Познакомились они еще на Халхин-Голе, где Жуков разгромил японских самураев. Великую Отечественную генерал армии Жуков начал в должности начальника Генерального штаба. Голованов считал, что истинное его призвание – командовать войсками.
Жукова я считаю самородком в военном деле,- продолжал Голованов.- Это, безусловно, великий полководец, хорошо разбиравшийся в оперативно-тактических вопросах. В стратегическом отношении он был слабее, так как вопросами ведения войны в масштабе государства не занимался. В политическом отношении был безграмотен, да я и не помню, чтобы Сталин обсуждал с ним политические аспекты. Но что касается оперативно-тактических вопросов, здесь у Жукова была очень сильная хватка.
«Первое, что стало известно,- пишет Голованов,- это его деятельность под Ленинградом. Именно там проявились его воля и решительность. Это он с помощью Ставки и партийной организации Ленинграда остановил отход наших войск перед превосходящими силами противника. Проведенные им мероприятия требовали именно решительности, именно воли для их осуществления. Война – это не игра, она нередко требует чрезвычайных действий, и не каждый способен на них пойти».
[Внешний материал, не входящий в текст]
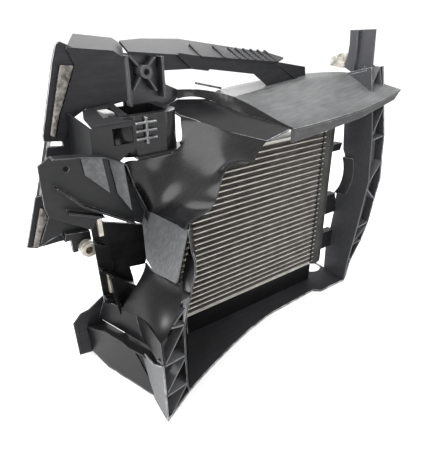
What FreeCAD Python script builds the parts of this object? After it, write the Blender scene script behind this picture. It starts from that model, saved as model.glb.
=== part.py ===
import FreeCAD, Part
import math
import os
from FreeCAD import Matrix, Placement, Rotation, Vector

# Auxiliary radiator in its moulded air duct, in millimetres.
# X runs along the core tubes to the right, Y away from the open mouth, Z up.
# Y is 0 on the front face of the core, and Z is 0 under the duct floor.

doc = FreeCAD.newDocument("AuxiliaryRadiator")

# Driving dimensions
driving = {
    "tubeCount": 28,          # flat tubes in the core
    "tubePitch": 8.8,         # from one tube to the next
    "tubeThick": 2.0,
    "coreWidth": 262,         # tube length between the two tanks
    "coreDepth": 26,
    "coreBase": 40,           # height of the lowest tube over the duct floor
    "finClear": 1.0,          # fins stop this far inside the tubes' edges
    "tankDiameter": 31,
    "tankOverrun": 8,         # tank past the outer tubes, each end
    "tankRound": 5,
    "capDiameter": 22,
    "capThick": 2,
    "sidePlateThick": 2.5,
    "pinDiameter": 8,
    "pinLength": 12,
    "grommetDiameter": 18,
    "spigotDiameter": 20,
    "spigotBore": 15,
    "spigotLength": 31,
    "spigotInset": 30,        # spigot axis from the end of its tank
    "collarDiameter": 27,
    "collarThick": 3,         # flat seat between tank and spigot
    "sideGap": 19,            # right tank to right wall
    "wall": 3,                # thickness of the moulded walls
    "skin": 2.5,              # thickness of the outer skins
    "rib": 2,                 # thickness of the stiffening ribs
    "ribDepth": 14,           # depth of the open pockets in the mouth's edge
    "lipHeight": 19,
    "frontReach": 117,        # from the core face to the foremost corner
    "outletReach": 153,       # from the left tank to the outlet flange
    "visorReach": 45,         # from the right wall to the visor's tip
    "bossBore": 6.5,
    "bossDiameter": 15,
    "bossLength": 24,
    "bracketHole": 7,
    "foamThick": 8,
    "seatGap": 0.3,           # clearance of loosely seated parts
}

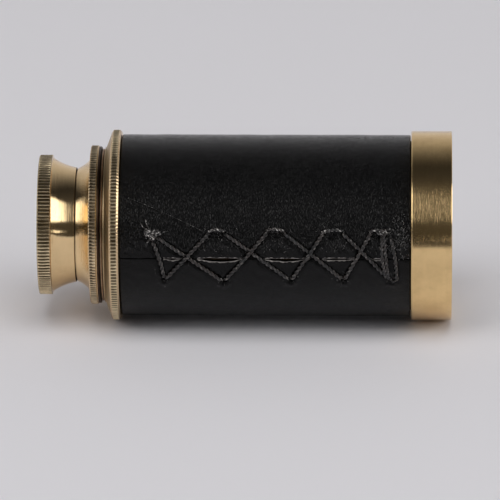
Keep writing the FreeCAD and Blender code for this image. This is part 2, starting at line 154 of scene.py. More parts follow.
def lathe(name, points, materials, segments=384, relief=None, material_at=None, loop=True):
    """A turned piece. relief(x, r, angle) gives the final radius; a loop's outline is closed."""
    points = np.array(points)
    x, r = points[:, 0], points[:, 1]
    angle = np.arange(segments) * 2 * math.pi / segments
    xs = np.repeat(x[:, None], segments, 1)
    rs = np.repeat(r[:, None], segments, 1)
    if relief is not None:
        rs = relief(xs, rs, np.repeat(angle[None, :], len(x), 0))
    verts = np.stack([xs, rs * np.sin(angle), AXIS_Z + rs * np.cos(angle)], -1).reshape(-1, 3)
    faces, kinds = [], []
    rows = len(x)
    for i in range(rows if loop else rows - 1):
        i2 = (i + 1) % rows
        kind = material_at(*((points[i] + points[i2]) / 2)) if material_at else 0
        a, b = i * segments, i2 * segments
        for j in range(segments):
            k = (j + 1) % segments
            faces.append((a + j, a + k, b + k, b + j))
            kinds.append(kind)
    if not loop:
        for row, is_first in ((0, True), (rows - 1, False)):
            base = row * segments
            fan = range(base, base + segments)
            faces.append(tuple(fan) if is_first else tuple(reversed(fan)))
            kinds.append(0)
    return new_piece(name, verts, faces, materials, kinds)


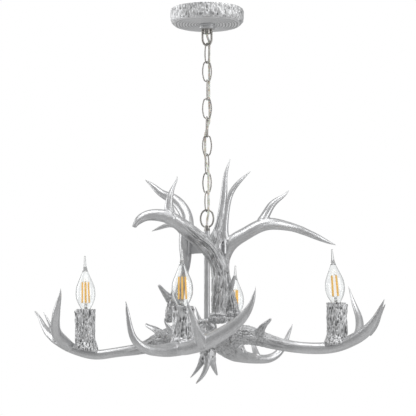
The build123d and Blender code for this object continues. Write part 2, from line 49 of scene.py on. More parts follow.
# ---- Camera -------------------------------------------------------------------------------
# Lens and sensor in millimetres, the place in metres, the upward tilt in degrees.
camera_lens_mm = 130.0
camera_place = (1.76 * mm, -2640 * mm, -628 * mm)
camera_tilt = 5.88
sensor_width_mm = 36.0
near_limit = 0.05

# ---- Sizes shared with the model, in millimetres -------------------------------------------
link_count = 9
link_pitch = 33.3
first_contact_z = -61.6
cable_radius = 2.0
cable_stub = 0.7
cable_stations = ((4.0, 4.5), (3.7, 4.2), (3.7, 4.2), (3.7, 4.2), (4.6, 3.9),
                  (-3.4, 4.4), (-3.4, 4.4), (2.5, -5.0), (2.5, -5.0), (2.5, -5.0))
# Each candle: the rim's middle, the rim's and the foot's height, and the bulb's lean in degrees.
candles = {
    "left": ((-213.0, 6.0), -534.5, -606.0, -1.5),
    "right": ((226.0, -7.0), -523.5, -595.0, -4.0),
    "front": ((-39.4, -205.0), -537.0, -602.0, -1.0),
    "back": ((52.0, 210.0), -538.5, -609.0, 1.0),
}
glass_wall = 0.7
glass_profile = ((6.9, -2.2), (9.4, 2.5), (13.5, 10.0), (16.4, 18.0), (17.5, 27.5), (16.0, 39.5),
                 (11.5, 51.0), (8.0, 59.0), (4.8, 67.0), (2.8, 75.5), (1.9, 84.5), (1.4, 93.6))
stem_profile = ((5.2, -2.0), (3.4, 0.5), (2.6, 3.5), (2.3, 6.5), (2.9, 8.2), (1.2, 9.6))
hollow_points = 9
filament_ring = 6.2
filament_radius = 1.45
wire_radius = 0.28
filament_foot = 11.5
filament_length = 36.0
filament_turns = {"left": 0.0, "right": 45.0, "front": 4.0, "back": 25.0}

# Sizes of the relief that is raised on the castings.
furrow_width = 3.4
furrow_length = 40.0
antler_voxel = 0.95
arm_groove_depth = 0.8
upper_groove_depth = 1.5
front_burr_radius = 15.4
pearl_size = 3.2
pearl_height = 0.8
ring_pitch = 5.2
ring_height = 0.55
canopy_voxel = 1.1
sleeve_voxel = 0.6
skin_smoothing = 2

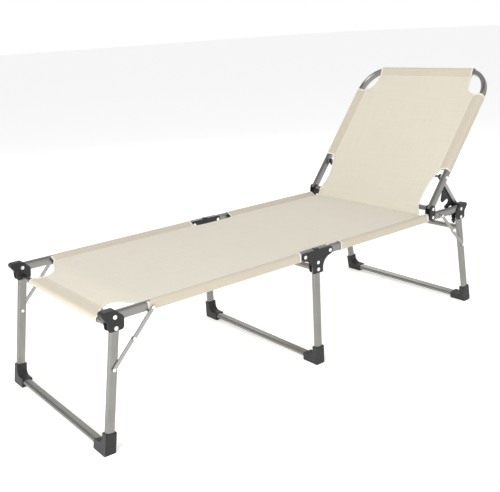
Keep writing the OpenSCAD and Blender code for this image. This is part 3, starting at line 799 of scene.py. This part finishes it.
# dark flats of the studio on one side: they draw the dark streaks along the tubes
turn = maths(wt, "ADD", maths(wt, "MULTIPLY", sp.outputs["X"], 0.30),
        maths(wt, "MULTIPLY", sp.outputs["Y"], 0.40))
flats = ramp(wt, maths(wt, "ADD", turn, 0.5), ((0.0, (0.30, 0.30, 0.30)), (0.16, (0.75, 0.75, 0.75)),
        (0.30, (0.16, 0.16, 0.16)), (0.52, (0.9, 0.9, 0.9)), (0.60, (1, 1, 1))))
seen = wt.nodes.new("ShaderNodeLightPath").outputs["Is Camera Ray"]      # a plain white backdrop
wt.links.new(mix(wt, seen, mix(wt, 1.0, high, flats, "MULTIPLY"), (1, 1, 1)), back_n.inputs["Color"])
back_n.inputs["Strength"].default_value = 1.0


def lamp(name, place, aim, size, power, color=(1, 1, 1)):
    d = bpy.data.lights.new(name, "AREA")
    d.shape, d.size, d.size_y, d.energy, d.color = "RECTANGLE", size[0], size[1], power, color
    o = bpy.data.objects.new(name, d)
    o.location = place
    o.rotation_euler = (Vector(aim) - Vector(place)).to_track_quat("-Z", "Y").to_euler()
    bpy.context.scene.collection.objects.link(o)


lamp("key_light", (-3.5, -1.5, 2.1), (0.2, 0, 0.45), (2.4, 2.0), 142)
lamp("fill_light", (1.6, -3.2, 1.8), (0.1, 0, 0.4), (2.4, 1.6), 20)
lamp("rear_light", (1.8, 2.6, 2.6), (0, 0, 0.4), (2.4, 1.6), 24)

cam_data = bpy.data.cameras.new("camera")
cam = bpy.data.objects.new("camera", cam_data)
bpy.context.scene.collection.objects.link(cam)
bpy.context.scene.camera = cam
cam_data.sensor_width = 36
cam_data.lens = 53.48
cam_data.clip_start, cam_data.clip_end = 0.05, 60
yaw, pitch, roll = (math.radians(a) for a in (52.09, 16.61, -3.32))
fwd = Vector((math.cos(pitch) * math.cos(yaw), math.cos(pitch) * math.sin(yaw), -math.sin(pitch)))
right = Vector((math.sin(yaw), -math.cos(yaw), 0))
up = right.cross(fwd)
cr, cu = right * math.cos(roll) + up * math.sin(roll), up * math.cos(roll) - right * math.sin(roll)
cam.matrix_world = Matrix(((cr.x, cu.x, -fwd.x, X(-1428.02)), (cr.y, cu.y, -fwd.y, -1.80482),
                           (cr.z, cu.z, -fwd.z, 1.00715), (0, 0, 0, 1)))

bpy.context.scene.view_settings.view_transform = "Standard"
bpy.context.scene.view_settings.look = "None"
Голованов не пишет о том, какие конкретно мероприятия провел Жуков в Ленинграде. А вот что рассказывал мне Александр Евгеньевич:
Не зря Сталин послал его в Ленинград вместо Ворошилова, и он, применив там силу, справился! Ведь он расстреливал там целые отступавшие наши батальоны! Он, как Ворошилов, не бегал с пистолетом в руке, не водил сам бойцов в атаку, а поставил пулеметный заслон – и по отступавшим, по своим! Но скажу, что на его месте я точно так же поступил бы, коли решается судьба страны.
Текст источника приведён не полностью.